◆ **EXERCISE OBJECTIVE**
Your task is to reproduce word for word the lines running from the line containing "on. This part finishes it." to the line containing "return pieces", inclusive. Nothing else belongs in the answer.

[Object modeling scripts]
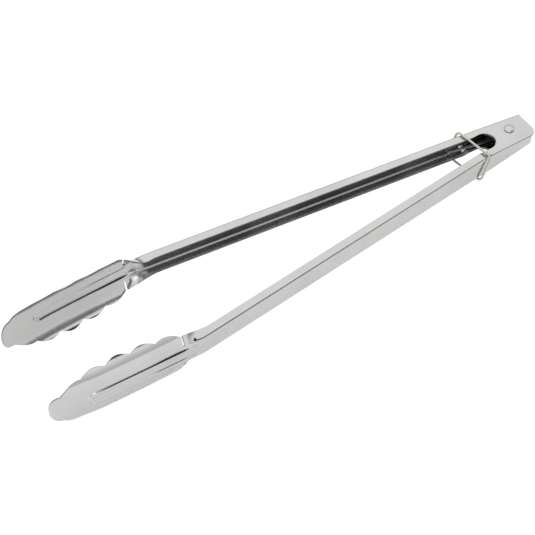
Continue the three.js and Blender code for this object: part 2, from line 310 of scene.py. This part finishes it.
def grid_points(loops):
    """Points inside the sheet: sparse on the straight arm, dense where it is shaped."""
    lengthwise = np.concatenate([
        np.arange(-16, 45, 1.5), np.arange(45, 270, 6.0), np.arange(270, 281, 2.0),
        np.arange(281, 304, 0.8), np.arange(304, 358, 1.25), np.arange(358, 370, 0.55),
        np.arange(370, TIP, 1.1)])
    fold = np.linspace(FLAT, FOLD_END, 8)
    points = []
    for s in lengthwise:
        if s < HEAD[0]:
            across = np.concatenate([[0, 1.9, 3.8, 5.2], fold, np.arange(FOLD_END + 0.8, 34, 1.6)])
        else:
            ribs = np.arange(2.0, 6.2, 0.25)
            across = np.concatenate([[0, 1], ribs, np.arange(6.5, 9.4, 0.6), np.arange(9.8, 27, 0.8)])
        for t in across:
            points.append((s, t))
            if t > 0:
                points.append((s, -t))
    points = np.array(points)
    points = points[inside_loops(points, loops)]
    edge = np.concatenate([np.array(resample([tuple(p) for p in loop], lambda s: 0.6)) for loop in loops])
    keep = np.ones(len(points), bool)
    for start in range(0, len(points), 500):
        block = points[start:start + 500]
        apart = block[:, None, :] - edge[None, :, :]
        keep[start:start + 500] = np.hypot(apart[..., 0], apart[..., 1]).min(axis=1) > 0.33
    return points[keep]


def inward(loop, loops):
    """Unit vectors at a loop's points that lead into the sheet, in the flat."""
    tangent = np.roll(loop, -1, axis=0) - np.roll(loop, 1, axis=0)
    tangent /= np.linalg.norm(tangent, axis=1)[:, None]
    normal = np.stack([-tangent[:, 1], tangent[:, 0]], axis=1)
    probe = inside_loops(loop + normal * 0.05, loops)
    return normal if probe.mean() > 0.5 else -normal


def new_object(name, vertices, faces, normals, uvs, material, edges=None):
    mesh = bpy.data.meshes.new(name)
    place = np.array(vertices) * MM + np.array(PIVOT)
    mesh.from_pydata([tuple(p) for p in place], [], [tuple(int(i) for i in f) for f in faces])
    mesh.update()
    mesh.shade_smooth()
    layer = mesh.uv_layers.new(name="flat")
    index = np.zeros(len(mesh.loops), int)
    mesh.loops.foreach_get("vertex_index", index)
    layer.data.foreach_set("uv", np.array(uvs, float)[index].ravel())
    if normals is not None:
        mesh.normals_split_custom_set_from_vertices([tuple(n) for n in normals])
    if edges is not None:
        mesh.attributes.new("edge", "FLOAT", "POINT").data.foreach_set("value", np.array(edges, float))
    mesh.materials.append(material)
    obj = bpy.data.objects.new(name, mesh)
    bpy.context.scene.collection.objects.link(obj)
    return obj


def arm_sheet():
    """Arm A's sheet: vertices, faces, normals, texture coordinates, and which vertices are on a cut edge."""
    loops = outline_loops()
    corners = np.concatenate(loops)
    edges, start = [], 0
    for loop in loops:
        count = len(loop)
        edges += [(start + i, start + (i + 1) % count) for i in range(count)]
        start += count
    coords = np.concatenate([corners, grid_points(loops)])
    flat, _, triangles, origin, _, _ = delaunay_2d_cdt([Vector(p) for p in coords], edges, [], 0, 1e-5, True)
    flat = np.array([tuple(p) for p in flat])
    triangles = np.array(triangles)
    triangles = triangles[inside_loops(flat[triangles].mean(axis=1), loops)]
    place = {old: new for new, olds in enumerate(origin) for old in olds}

    # the skins stop short of the edge, which is eased over
    ease = 0.14
    pulled = flat.copy()
    leads = [inward(loop, loops) for loop in loops]
    start = 0
    for loop, lead in zip(loops, leads):
        for i in range(len(loop)):
            pulled[place[start + i]] += ease * lead[i]
        start += len(loop)

    middle, normal = sheet_points(pulled)
    count = len(flat)
    vertices = [middle + SKIN * normal, middle - SKIN * normal]
    normals = [normal, -normal]
    uvs = [pulled, pulled]
    faces = list(triangles) + list(triangles[:, ::-1] + count)

    base, start = 2 * count, 0
    for loop, lead in zip(loops, leads):
        size = len(loop)
        rim_middle, rim_normal = sheet_points(loop)
        rim_inside, _ = sheet_points(loop + lead * 0.1)
        away = rim_middle - rim_inside
        away /= np.linalg.norm(away, axis=1)[:, None]
        rows = [np.array([place[start + i] for i in range(size)])]
        for k, across in enumerate((SKIN - ease, 0.0, ease - SKIN)):
            vertices.append(rim_middle + across * rim_normal)
            lift = away + rim_normal * (0.35, 0.0, -0.35)[k]
            normals.append(lift / np.linalg.norm(lift, axis=1)[:, None])
            uvs.append(loop)
            rows.append(base + k * size + np.arange(size))
        rows.append(rows[0] + count)
        base += 3 * size
        start += size
        every = np.concatenate(vertices)
        strip = []
        for a, b in zip(rows, rows[1:]):
            for i in range(size):
                j = (i + 1) % size
                strip.append((a[i], a[j], b[j], b[i]))
        first = every[list(strip[size])]
        facing = np.cross(first[1] - first[0], first[3] - first[0])
        if facing @ away[0] < 0:
            strip = [quad[::-1] for quad in strip]
        faces += strip
    edges = np.arange(sum(len(v) for v in vertices)) >= 2 * count
    return np.concatenate(vertices), faces, np.concatenate(normals), np.concatenate(uvs) * 0.01, edges


# ---- wire and turned pieces ---------------------------------------------------------------------

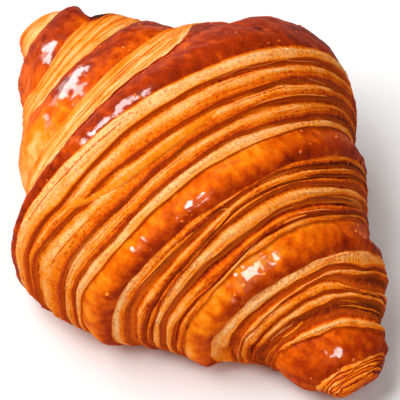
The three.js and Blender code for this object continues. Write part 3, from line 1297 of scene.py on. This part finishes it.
# Each piece of crust, and its first band
PARTS = (
    ("crust_far_tip", 0),
    ("crust_far_wrap", 8),
    ("crust_middle_wrap", 14),
    ("crust_near_wrap", 20),
    ("crust_near_layers", 27),
    ("crust_near_tip", 32),
)


@dataclass
class Crust:
    """The roll itself, in pieces that meet where one wrap ends and the next starts.

    shown_reach is how far down, in degrees, the columns of points are close together.
    """

    finish: bpy.types.Material
    form: RollForm = field(default_factory=RollForm)
    layering: Layering = field(default_factory=Layering)
    shown_columns: int = 500
    under_columns: int = 60
    shown_reach: float = 118.0
    end_bake: float = 0.4

    def __post_init__(self) -> None:
        """Spread the columns and shape the bands on them."""
        reach = self.shown_reach
        shown = np.linspace(-reach, reach, self.shown_columns, endpoint=False)
        under = np.linspace(reach, 360 - reach, self.under_columns, endpoint=False)
        angle = np.radians(np.concatenate([shown, under]))
        self.angle = np.where(angle > math.pi, angle - 2 * math.pi, angle)
        maker = BandMaker(self.form, self.layering, self.angle)
        self.bands = [maker.rings(i) for i in range(len(BANDS))]

    def build(self) -> list[bpy.types.Object]:
        """Build the pieces.

        Returns:
            The pieces, from the far tip to the near one.
        """
        last_x = np.full((1, len(self.angle)), ROLL_END)
        bands = [*self.bands, Rings.spread(last_x, 0.0, self.end_bake, 1.0, 0.0, 0.0)]
        stops = [first for _, first in PARTS[1:]] + [len(BANDS)]
        pieces = []
        for (name, first), stop in zip(PARTS, stops):
            rings = Rings.join([*bands[first:stop], bands[stop].rows(slice(0, 1))])
            tips = {}
            if first == 0:
                tips[0] = SECTIONS[0].x
            if stop == len(BANDS):
                tips[len(rings.x) - 1] = SECTIONS[-1].x
            pieces.append(self._piece(name, rings, tips))
        return pieces

    def sheet(self, name: str, crusty: bool) -> bpy.types.Object:
        """Return bands as an open sheet, for small things to be scattered on.

        Args:
            name: Name of the sheet.
            crusty: True for the bands of crust, and False for the layers.

        Returns:
            The sheet, with a vector that runs along the bands stored on it.
        """
        margin = 6
        shown = np.abs(np.degrees(self.angle)) < self.shown_reach - margin
        chosen = [rings for band, rings in zip(BANDS, self.bands)
                  if (band.kind is Kind.SKIN) == crusty]
        points, along, faces, count = [], [], [], 0
        for rings in chosen:
            grid = self.surface(rings)
            step = np.roll(grid, -1, axis=1) - grid
            index = count + np.arange(len(grid) * shown.sum()).reshape(len(grid), -1)
            faces += self._quads(index[:-1, :-1], index[1:, :-1], index[1:, 1:],
                                 index[:-1, 1:])
            points.append(grid[:, shown].reshape(-1, 3))
            along.append(step[:, shown].reshape(-1, 3))
            count += index.size
        values = {key: np.concatenate([getattr(rings, key)[:, shown].ravel()
                                       for rings in chosen]) for key in LOOKS}
        values["along"] = np.vstack(along)
        return mesh_object(name, (np.vstack(points) * MM).tolist(), faces, values=values,
                           soft=False)

    @staticmethod
    def _quads(*corners: np.ndarray) -> list[list[int]]:
        """Return the faces whose four corners these grids of numbers give."""
        return np.stack(corners, axis=-1).reshape(-1, 4).tolist()

    def surface(self, rings: Rings) -> np.ndarray:
        """Return the finished points of a grid of rings, in millimetres.

        Args:
            rings: The grid.

        Returns:
            Points, with three columns last.
        """
        angle = np.broadcast_to(self.angle, rings.x.shape)
        under = eased(np.abs(angle), 2.0, 0.6)
        lift = (rings.height - self.layering.hollow(rings.x, angle)) * (1 - 0.9 * under)
        lift = lift * np.minimum(1, self.form.size("half", rings.x) / 6)
        points = self.form.point(rings.x, angle)
        points = points + self.form.normal(rings.x, angle) * lift[..., None]
        points[..., 2] = np.maximum(points[..., 2], 0)
        return points - MIDDLE

    def _piece(self, name: str, rings: Rings, tips: dict[int, float]) -> bpy.types.Object:
        """Return a piece made of rings.

        Args:
            name: Name of the piece.
            rings: The grid of its surface.
            tips: Places of the tips that close it, by the number of the ring next to each.

        Returns:
            The finished object.
        """
        rows, columns = rings.x.shape
        index = np.arange(rows * columns).reshape(rows, columns)
        turned = np.roll(index, -1, axis=1)
        faces = self._quads(index[:-1], index[1:], turned[1:], turned[:-1])
        points = self.surface(rings).reshape(-1, 3)
        values = {key: getattr(rings, key).ravel() for key in LOOKS}
        for row, x in tips.items():
            pole = len(points)
            points = np.vstack([points, self.form.point(np.array(x), np.array(0.0)) - MIDDLE])
            values = {key: np.append(v, v[row * columns]) for key, v in values.items()}
            fan = [(pole, a, b) for a, b in zip(index[row].tolist(), turned[row].tolist())]
            faces += fan if row == 0 else [face[::-1] for face in fan]
        piece = mesh_object(name, (points * MM).tolist(), faces, values=values)
        piece.data.materials.append(self.finish)
        return piece


@dataclass
class Ground:
    """The finished surface of the crust, to lay small things on."""

    crust: Crust
    pieces: list[bpy.types.Object]
    search: float = 8.0

    def __post_init__(self) -> None:
        """Gather the faces of every piece."""
        points: list[Point] = []
        faces: list[tuple[int, ...]] = []
        for piece in self.pieces:
            start = len(points)
            points += [tuple(vertex.co) for vertex in piece.data.vertices]
            faces += [tuple(i + start for i in face.vertices) for face in piece.data.polygons]
        self.tree = BVHTree.FromPolygons(points, faces)

    def land(self, x: float, degrees: float, lift: float) -> Point:
        """Return a point just over the surface, in metres.

        Args:
            x: Place along the roll.
            degrees: Angle from the crest.
            lift: Height over the surface, in millimetres.

        Returns:
            The point.
        """
        place, angle = np.array(x), np.array(math.radians(degrees))
        base = Vector((self.crust.form.point(place, angle) - MIDDLE) * MM)
        out = Vector(self.crust.form.normal(place, angle))
        hit = self.tree.ray_cast(base + out * self.search * MM, -out)[0] or base
        return tuple(hit + out * lift * MM)


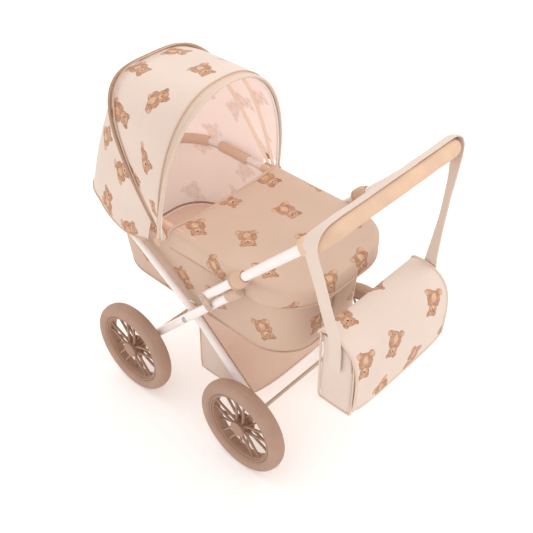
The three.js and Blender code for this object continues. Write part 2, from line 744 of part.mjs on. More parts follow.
// The carrying strap is sewn to the bag's two ends and goes over the whole grip.
function strap() {
  const side = [
    [BAG_X + 2.4, 284],
    [BAG_X + 3.5, 320],
    [BAG_X + 16, 380],
    [BAG_X + 40, 440],
    [BAG_X + 51, 468],
    [BAG_X + 51, 492],
    [BAG_X + 40, 509],
    [BAG_X + 16, 513.2],
  ];
  const line = [...side, [0, 513.2], ...side.map(([x, z]) => [-x, z]).reverse()];
  const path = new THREE.CatmullRomCurve3(line.map(([x, z]) => vec(x, 252, z)), false, "centripetal");
  const rings = [];
  const steps = 34;
  for (let i = 0; i <= steps; i++) {
    const p = path.getPoint(i / steps);
    const d = path.getTangent(i / steps);
    const across = vec(-d.z, 0, d.x).multiplyScalar(STRAP_THICK / 2);
    const wide = STRAP_WIDTH / 2;
    rings.push([
      p.clone().add(across).add(vec(0, -wide, 0)),
      p.clone().add(across).add(vec(0, wide, 0)),
      p.clone().sub(across).add(vec(0, wide, 0)),
      p.clone().sub(across).add(vec(0, -wide, 0)),
    ]);
  }
  return loft(rings);
}
add("bag_strap", strap(), strapFabric);

export default pram;
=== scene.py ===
"""Looks of a folding doll pram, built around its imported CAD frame. Metres, +Z up, hood at -Y."""

import math

import bmesh
import bpy
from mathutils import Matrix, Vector, noise


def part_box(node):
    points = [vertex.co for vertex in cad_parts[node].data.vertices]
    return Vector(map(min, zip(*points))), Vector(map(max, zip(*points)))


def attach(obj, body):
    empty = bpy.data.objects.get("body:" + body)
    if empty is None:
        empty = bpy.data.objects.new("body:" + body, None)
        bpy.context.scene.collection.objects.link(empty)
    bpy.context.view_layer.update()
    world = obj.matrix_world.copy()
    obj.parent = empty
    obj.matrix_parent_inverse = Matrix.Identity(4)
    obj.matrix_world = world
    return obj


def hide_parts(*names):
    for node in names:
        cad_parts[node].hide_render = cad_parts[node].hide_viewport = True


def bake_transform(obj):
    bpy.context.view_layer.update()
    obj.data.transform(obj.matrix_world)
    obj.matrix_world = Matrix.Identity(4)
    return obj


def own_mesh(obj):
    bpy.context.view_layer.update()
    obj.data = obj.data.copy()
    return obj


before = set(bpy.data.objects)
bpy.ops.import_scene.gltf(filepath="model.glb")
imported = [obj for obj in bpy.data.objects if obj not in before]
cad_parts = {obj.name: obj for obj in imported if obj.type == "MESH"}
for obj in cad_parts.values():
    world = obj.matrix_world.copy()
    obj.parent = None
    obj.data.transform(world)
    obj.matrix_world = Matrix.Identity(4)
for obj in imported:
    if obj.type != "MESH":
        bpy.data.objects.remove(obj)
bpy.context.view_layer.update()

MM = 0.001
HALF_WHEELBASE = 123.0
AXLE_LOW, AXLE_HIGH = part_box("axle_front")
SHIFT_Y = (AXLE_LOW.y + AXLE_HIGH.y) / 2 / MM + HALF_WHEELBASE
AXLE_Z = (AXLE_LOW.z + AXLE_HIGH.z) / 2 / MM
SIDES = ((1, "left"), (-1, "right"))


def P(x, y, z):
    """A point given in millimetres in the drawing's frame, in metres in the row frame."""
    return Vector((x, y + SHIFT_Y, z)) * MM


# ---- camera, floor and light
def look_at(obj, place, aim):
    obj.location = place
    obj.rotation_euler = (aim - place).to_track_quat("-Z", "Y").to_euler()


CAMERA_AT, CAMERA_AIM = P(769.3, 748.3, 1132.9), P(135.7, 160.4, 405.05)
CAMERA_LENS, CAMERA_SENSOR = 60.59, 36
FLOOR_HALF = 6


def make_stage():
    scene = bpy.context.scene
    camera = bpy.data.objects.new("camera", bpy.data.cameras.new("camera"))
    scene.collection.objects.link(camera)
    camera.data.sensor_width = CAMERA_SENSOR
    camera.data.lens = CAMERA_LENS
    camera.data.clip_end = 50
    look_at(camera, CAMERA_AT, CAMERA_AIM)
    scene.camera = camera
    scene.view_settings.view_transform = "Standard"
    world = bpy.data.worlds.new("studio")
    world.use_nodes = True
    background = world.node_tree.nodes["Background"]
    background.inputs["Color"].default_value = (1, 0.985, 0.97, 1)
    background.inputs["Strength"].default_value = 1.0
    scene.world = world
    for name, place, size, power, tint in (
        ("key", (-1.3, 0.7, 1.9), 1.3, 14, (1, 0.98, 0.96)),
        ("fill", (1.6, 1.2, 1.5), 1.6, 5, (1, 0.985, 0.97)),
        ("back", (0.4, -1.8, 1.6), 1.4, 6, (1, 0.99, 0.98)),
    ):
        light = bpy.data.lights.new(name, "AREA")
        light.size = size
        light.energy = power
        light.color = tint
        lamp = bpy.data.objects.new(name, light)
        scene.collection.objects.link(lamp)
        look_at(lamp, Vector(place), Vector((0, 0, 0.25)))
    mesh = bpy.data.meshes.new("floor")
    corners = [(x * FLOOR_HALF, y * FLOOR_HALF, 0) for x, y in ((-1, -1), (1, -1), (1, 1), (-1, 1))]
    mesh.from_pydata(corners, [], [(0, 1, 2, 3)])
    floor = bpy.data.objects.new("floor", mesh)
    scene.collection.objects.link(floor)
    floor.data.materials.append(floor_material())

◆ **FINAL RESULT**
The three.js and Blender code for this object continues. Write part 3, from line 1297 of scene.py on. This part finishes it.
# Each piece of crust, and its first band
PARTS = (
    ("crust_far_tip", 0),
    ("crust_far_wrap", 8),
    ("crust_middle_wrap", 14),
    ("crust_near_wrap", 20),
    ("crust_near_layers", 27),
    ("crust_near_tip", 32),
)


@dataclass
class Crust:
    """The roll itself, in pieces that meet where one wrap ends and the next starts.

    shown_reach is how far down, in degrees, the columns of points are close together.
    """

    finish: bpy.types.Material
    form: RollForm = field(default_factory=RollForm)
    layering: Layering = field(default_factory=Layering)
    shown_columns: int = 500
    under_columns: int = 60
    shown_reach: float = 118.0
    end_bake: float = 0.4

    def __post_init__(self) -> None:
        """Spread the columns and shape the bands on them."""
        reach = self.shown_reach
        shown = np.linspace(-reach, reach, self.shown_columns, endpoint=False)
        under = np.linspace(reach, 360 - reach, self.under_columns, endpoint=False)
        angle = np.radians(np.concatenate([shown, under]))
        self.angle = np.where(angle > math.pi, angle - 2 * math.pi, angle)
        maker = BandMaker(self.form, self.layering, self.angle)
        self.bands = [maker.rings(i) for i in range(len(BANDS))]

    def build(self) -> list[bpy.types.Object]:
        """Build the pieces.

        Returns:
            The pieces, from the far tip to the near one.
        """
        last_x = np.full((1, len(self.angle)), ROLL_END)
        bands = [*self.bands, Rings.spread(last_x, 0.0, self.end_bake, 1.0, 0.0, 0.0)]
        stops = [first for _, first in PARTS[1:]] + [len(BANDS)]
        pieces = []
        for (name, first), stop in zip(PARTS, stops):
            rings = Rings.join([*bands[first:stop], bands[stop].rows(slice(0, 1))])
            tips = {}
            if first == 0:
                tips[0] = SECTIONS[0].x
            if stop == len(BANDS):
                tips[len(rings.x) - 1] = SECTIONS[-1].x
            pieces.append(self._piece(name, rings, tips))
        return pieces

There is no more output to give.